The task
Beginning with the first line of the data below, extract each line up to and including the one containing "return self.base_half +". Copy them exactly and add nothing.

Data excerpt
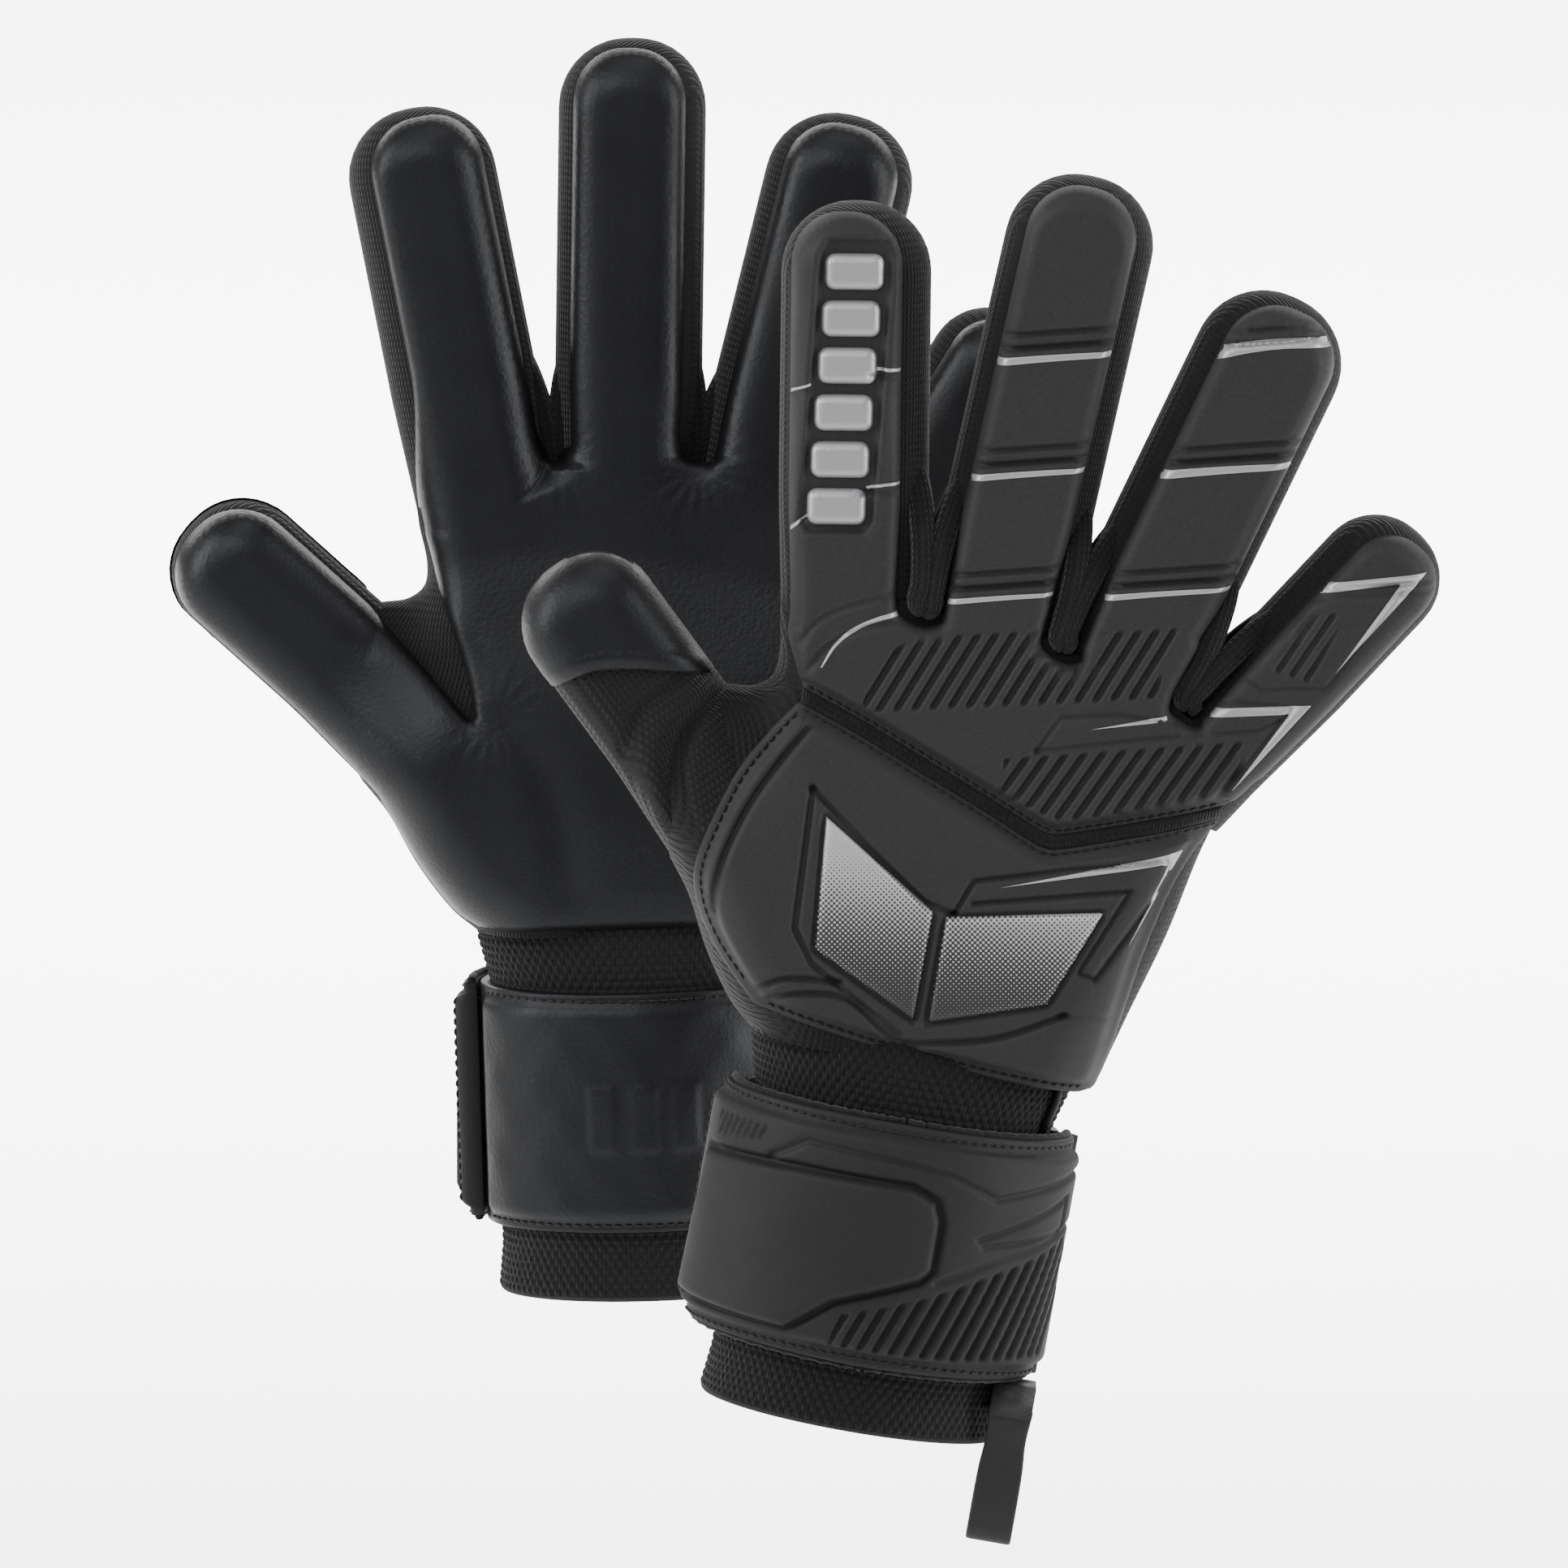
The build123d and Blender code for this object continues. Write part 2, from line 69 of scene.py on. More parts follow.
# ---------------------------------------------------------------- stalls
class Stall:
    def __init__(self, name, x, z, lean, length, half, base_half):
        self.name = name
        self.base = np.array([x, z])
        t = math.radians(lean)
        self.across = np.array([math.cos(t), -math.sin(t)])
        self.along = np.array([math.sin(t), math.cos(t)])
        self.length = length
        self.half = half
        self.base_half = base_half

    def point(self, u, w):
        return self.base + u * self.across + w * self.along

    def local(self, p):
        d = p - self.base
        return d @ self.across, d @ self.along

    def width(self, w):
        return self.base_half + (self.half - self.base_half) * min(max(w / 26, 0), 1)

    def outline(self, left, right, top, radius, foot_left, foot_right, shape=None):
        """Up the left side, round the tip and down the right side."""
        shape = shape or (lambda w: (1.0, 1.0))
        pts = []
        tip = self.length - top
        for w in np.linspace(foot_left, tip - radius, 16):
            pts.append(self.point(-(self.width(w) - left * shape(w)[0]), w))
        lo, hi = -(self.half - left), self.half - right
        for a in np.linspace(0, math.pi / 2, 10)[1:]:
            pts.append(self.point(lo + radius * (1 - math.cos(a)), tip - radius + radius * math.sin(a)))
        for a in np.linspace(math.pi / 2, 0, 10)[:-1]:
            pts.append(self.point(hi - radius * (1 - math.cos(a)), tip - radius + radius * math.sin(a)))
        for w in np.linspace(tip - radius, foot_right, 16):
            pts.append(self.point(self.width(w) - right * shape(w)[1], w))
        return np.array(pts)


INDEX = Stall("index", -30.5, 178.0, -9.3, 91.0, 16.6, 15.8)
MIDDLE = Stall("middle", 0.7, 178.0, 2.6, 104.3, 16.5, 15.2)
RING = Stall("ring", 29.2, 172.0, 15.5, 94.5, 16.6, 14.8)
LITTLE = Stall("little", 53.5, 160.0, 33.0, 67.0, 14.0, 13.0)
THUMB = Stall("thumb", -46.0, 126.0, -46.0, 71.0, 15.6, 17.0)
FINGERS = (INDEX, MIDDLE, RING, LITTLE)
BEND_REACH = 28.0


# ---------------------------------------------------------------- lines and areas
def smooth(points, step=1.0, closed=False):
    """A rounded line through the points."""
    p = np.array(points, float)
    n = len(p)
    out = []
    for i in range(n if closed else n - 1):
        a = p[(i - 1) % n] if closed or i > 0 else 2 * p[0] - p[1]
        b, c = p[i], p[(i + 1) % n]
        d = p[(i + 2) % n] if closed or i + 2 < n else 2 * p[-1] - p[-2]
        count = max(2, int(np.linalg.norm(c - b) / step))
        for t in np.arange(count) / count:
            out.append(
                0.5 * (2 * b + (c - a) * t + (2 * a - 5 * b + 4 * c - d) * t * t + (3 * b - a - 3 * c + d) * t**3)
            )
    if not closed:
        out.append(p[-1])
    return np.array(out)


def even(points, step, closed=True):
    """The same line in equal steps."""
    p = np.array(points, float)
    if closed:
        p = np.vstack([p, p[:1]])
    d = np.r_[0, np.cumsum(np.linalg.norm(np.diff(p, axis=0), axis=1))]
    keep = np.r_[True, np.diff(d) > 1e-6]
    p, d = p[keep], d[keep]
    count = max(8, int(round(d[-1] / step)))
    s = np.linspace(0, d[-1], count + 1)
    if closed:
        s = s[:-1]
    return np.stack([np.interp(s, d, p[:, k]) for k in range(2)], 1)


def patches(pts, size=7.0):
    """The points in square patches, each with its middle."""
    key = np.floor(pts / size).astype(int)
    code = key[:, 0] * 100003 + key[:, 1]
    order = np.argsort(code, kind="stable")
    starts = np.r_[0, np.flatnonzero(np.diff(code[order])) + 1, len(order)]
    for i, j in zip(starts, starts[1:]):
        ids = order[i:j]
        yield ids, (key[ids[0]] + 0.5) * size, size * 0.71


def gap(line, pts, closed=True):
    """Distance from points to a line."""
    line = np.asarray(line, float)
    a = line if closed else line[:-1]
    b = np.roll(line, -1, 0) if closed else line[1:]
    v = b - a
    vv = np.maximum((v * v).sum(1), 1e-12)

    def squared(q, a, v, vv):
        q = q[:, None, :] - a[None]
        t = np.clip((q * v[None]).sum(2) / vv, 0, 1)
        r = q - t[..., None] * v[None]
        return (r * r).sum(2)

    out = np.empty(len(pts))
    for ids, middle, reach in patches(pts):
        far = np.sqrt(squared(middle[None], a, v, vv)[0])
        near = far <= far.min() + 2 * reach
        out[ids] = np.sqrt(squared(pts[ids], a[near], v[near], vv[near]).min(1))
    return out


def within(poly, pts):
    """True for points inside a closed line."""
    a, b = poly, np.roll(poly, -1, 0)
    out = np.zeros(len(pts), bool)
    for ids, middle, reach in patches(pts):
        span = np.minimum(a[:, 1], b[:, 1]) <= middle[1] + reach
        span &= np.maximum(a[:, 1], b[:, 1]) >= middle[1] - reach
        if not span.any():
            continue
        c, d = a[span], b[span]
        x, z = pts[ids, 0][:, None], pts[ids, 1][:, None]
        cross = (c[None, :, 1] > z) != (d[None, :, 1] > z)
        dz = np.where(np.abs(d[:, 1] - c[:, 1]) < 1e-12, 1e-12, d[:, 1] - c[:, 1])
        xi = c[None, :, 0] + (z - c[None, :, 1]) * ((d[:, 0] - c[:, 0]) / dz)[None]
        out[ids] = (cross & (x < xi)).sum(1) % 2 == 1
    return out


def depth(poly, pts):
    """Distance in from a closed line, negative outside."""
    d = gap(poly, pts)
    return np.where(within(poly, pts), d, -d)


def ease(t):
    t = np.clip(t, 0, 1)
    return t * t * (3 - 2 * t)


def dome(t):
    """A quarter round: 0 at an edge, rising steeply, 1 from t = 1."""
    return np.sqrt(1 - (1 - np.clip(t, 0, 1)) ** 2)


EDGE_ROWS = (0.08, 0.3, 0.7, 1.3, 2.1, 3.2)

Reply
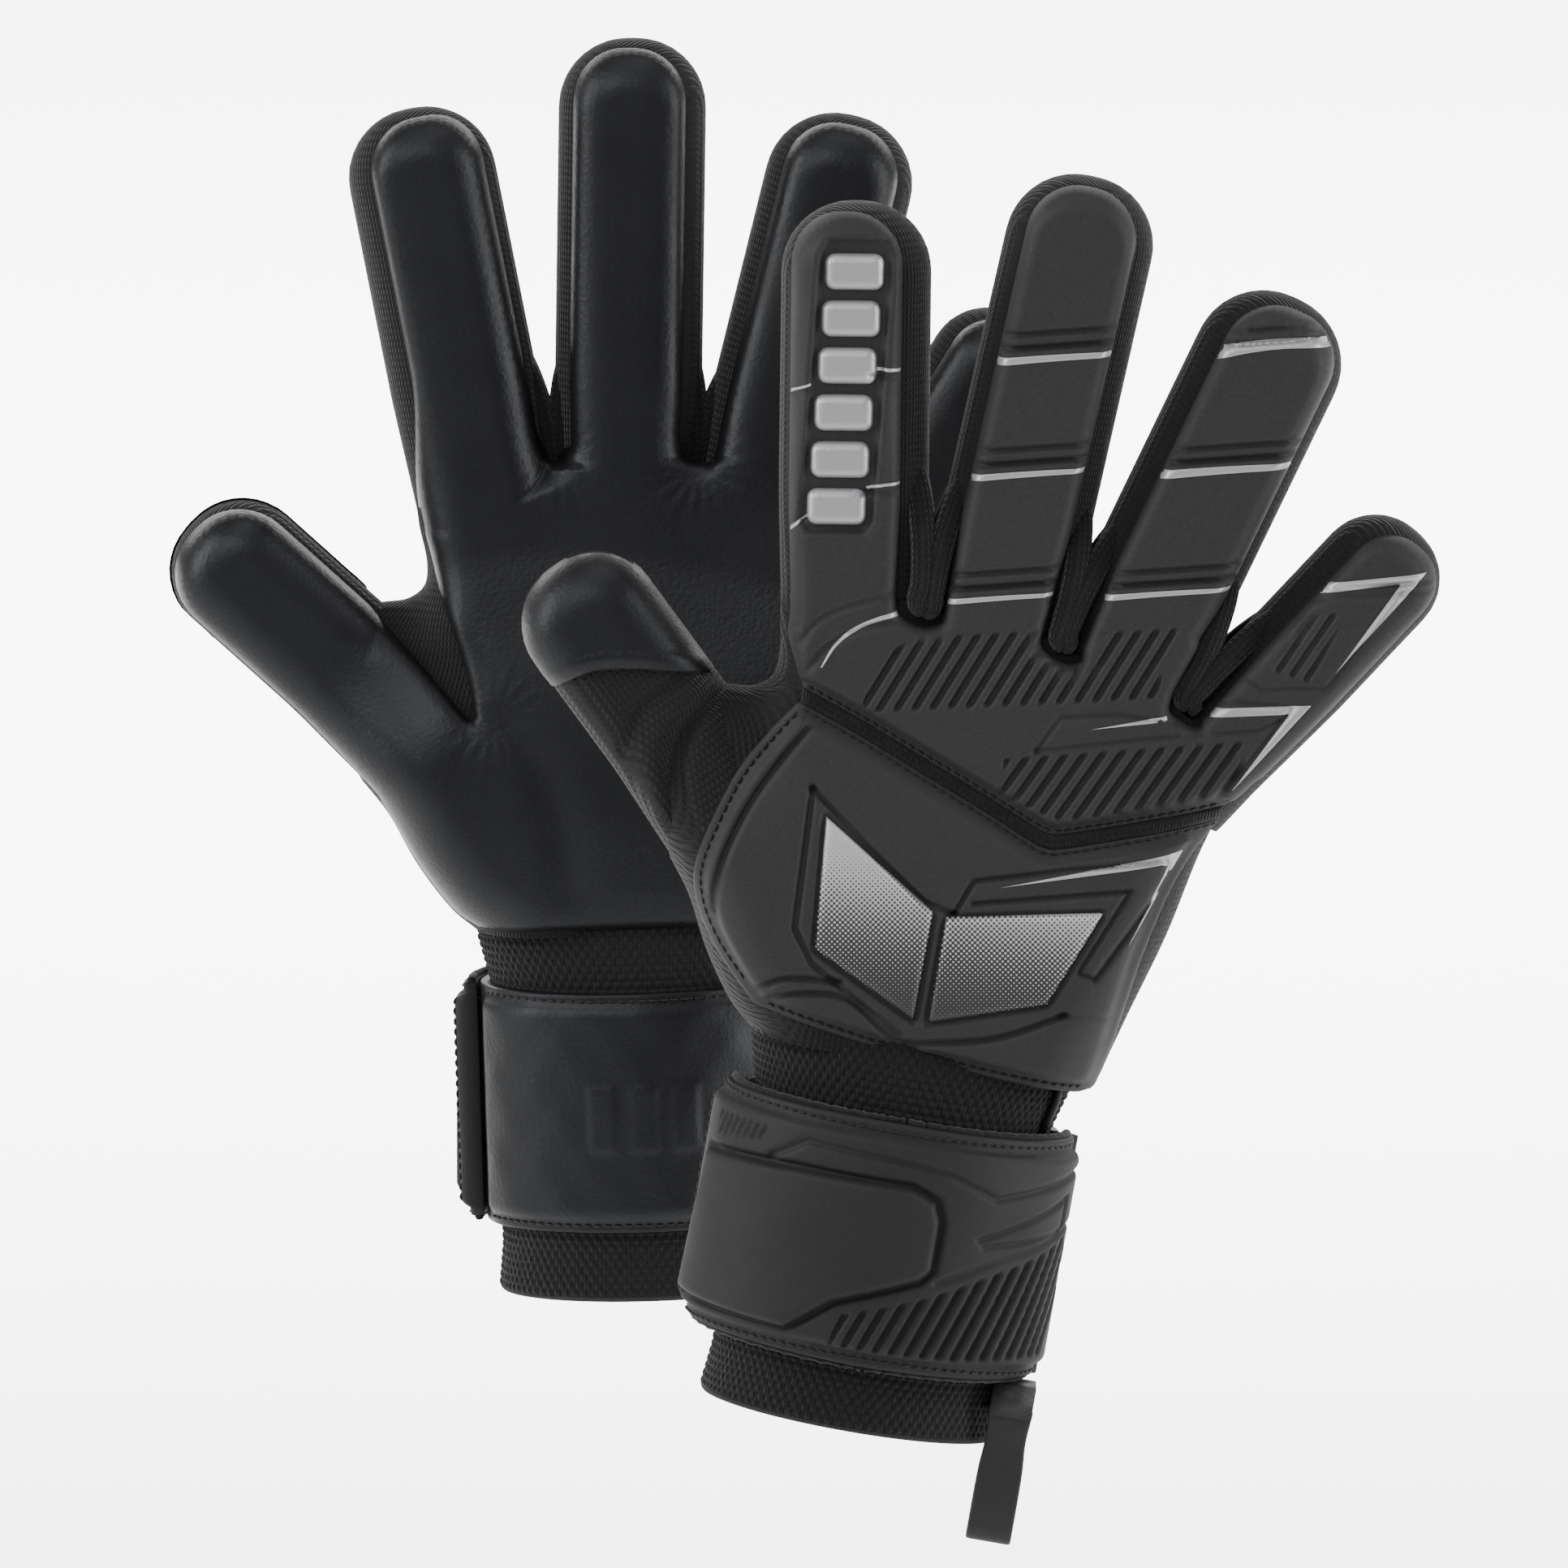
The build123d and Blender code for this object continues. Write part 2, from line 69 of scene.py on. More parts follow.
# ---------------------------------------------------------------- stalls
class Stall:
    def __init__(self, name, x, z, lean, length, half, base_half):
        self.name = name
        self.base = np.array([x, z])
        t = math.radians(lean)
        self.across = np.array([math.cos(t), -math.sin(t)])
        self.along = np.array([math.sin(t), math.cos(t)])
        self.length = length
        self.half = half
        self.base_half = base_half

    def point(self, u, w):
        return self.base + u * self.across + w * self.along

    def local(self, p):
        d = p - self.base
        return d @ self.across, d @ self.along

    def width(self, w):
        return self.base_half + (self.half - self.base_half) * min(max(w / 26, 0), 1)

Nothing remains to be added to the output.